>> Start Provided data
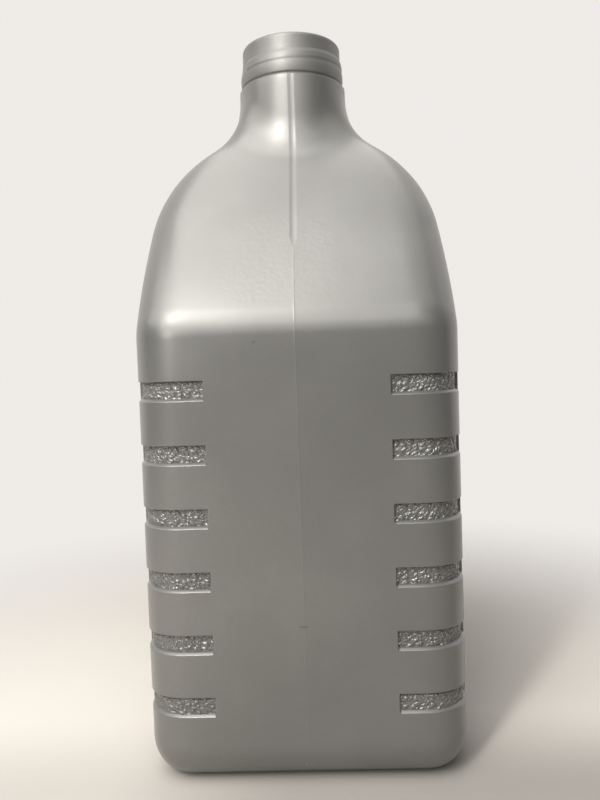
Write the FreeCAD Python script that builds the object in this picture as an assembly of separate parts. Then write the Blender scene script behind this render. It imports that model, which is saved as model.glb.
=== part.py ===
import FreeCAD, Part
import math
import os

V = FreeCAD.Vector
up = V(0, 0, 1)

# A blow-moulded jug. Millimetres and degrees. The origin is the middle of the base on
# the standing plane. Z is up, X runs across the narrow faces, Y across the wide ones.

# Body
width = 119.0            # between the two wide faces
depth = 160.0            # between the two narrow faces
wall = 1.2               # plastic thickness of the body
corner_r = 15.8          # upright corners, carried on up the shoulder
base_r = 15.3            # edge between the walls and the base, tighter than the corners

# Shoulder over the narrow faces: a rounded bend, then a leaning face
bend_z = 168.3           # height where the upright and leaning faces would cross
bend_r = 15.5
lean_r = 430.0           # the leaning face is slightly bowed outwards
crown_half = 10.47498    # from the middle to a leaning face, level with the crown

# Shoulder over the wide faces: they curve in and become a dome
curve_z = 162.7          # height where the wide faces start to curve in
crown_z = 256.0          # top of the dome, which the neck runs through
dome_inset = 1.5         # the dome's radius is this much under half the width

# Neck and its finish
neck_r = 23.8            # neck below the ledge
flare_r = 28.0           # hollow curve between shoulder and neck
ledge_z = 273.9          # top of the ledge under the finish
finish_h = 18.0          # from the ledge to the rim
finish_r = 21.8          # plain outside of the finish
finish_wall = 2.9
rim_r = 1.9              # rounding of the rim's outer edge
undercut_h = 0.9         # narrow neck between the ledge and the finish
undercut_depth = 0.7

# Bead at the foot of the finish and the thread above it
bead_h = 6.4
bead_rise = 0.8
thread_foot = 8.4        # middle of the thread's start, above the ledge
thread_rise = 0.5
thread_root = 0.4        # how far the ridge is sunk into the finish
thread_foot_h = 4.6      # height of the ridge at its foot
thread_crest_h = 2.4
thread_lead = 3.6
thread_turns = 0.92
thread_start = 208.0     # angle of the thread's start about Z, from +X

# Grip grooves: level slots that wrap round each upright corner
groove_count = 6
groove_h = 7.15
groove_pitch = 22.8
groove_low_z = 26.4      # underside of the lowest groove
groove_depth = 1.1
groove_gap = 65.8        # plain strip between the grooves on a narrow face
groove_reach = 17.0      # how far they run along the wide faces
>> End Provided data
The task -> Starting at the first line of the data above, please restate word for word every line up to and including the one that holds "crown_half = 10.47498", and add nothing else.

Reply to the task ->
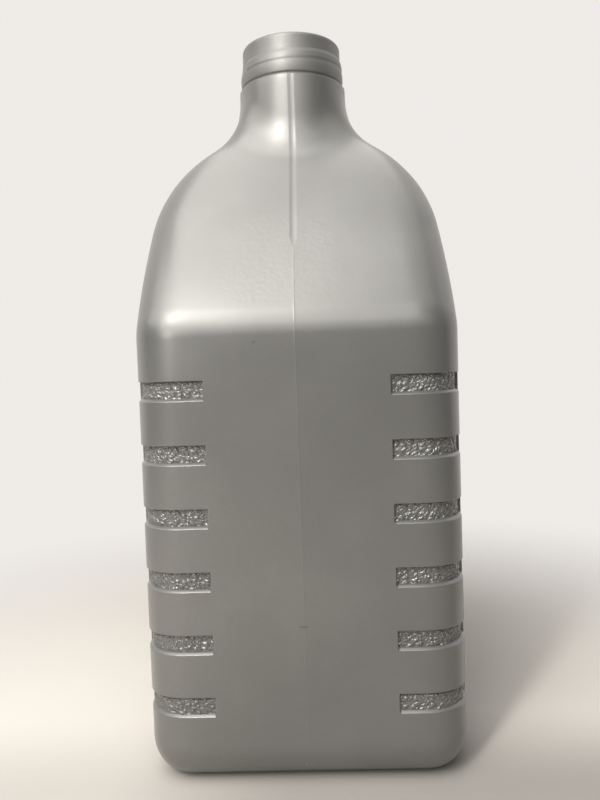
Write the FreeCAD Python script that builds the object in this picture as an assembly of separate parts. Then write the Blender scene script behind this render. It imports that model, which is saved as model.glb.
=== part.py ===
import FreeCAD, Part
import math
import os

V = FreeCAD.Vector
up = V(0, 0, 1)

# A blow-moulded jug. Millimetres and degrees. The origin is the middle of the base on
# the standing plane. Z is up, X runs across the narrow faces, Y across the wide ones.

# Body
width = 119.0            # between the two wide faces
depth = 160.0            # between the two narrow faces
wall = 1.2               # plastic thickness of the body
corner_r = 15.8          # upright corners, carried on up the shoulder
base_r = 15.3            # edge between the walls and the base, tighter than the corners

# Shoulder over the narrow faces: a rounded bend, then a leaning face
bend_z = 168.3           # height where the upright and leaning faces would cross
bend_r = 15.5
lean_r = 430.0           # the leaning face is slightly bowed outwards
crown_half = 10.47498    # from the middle to a leaning face, level with the crown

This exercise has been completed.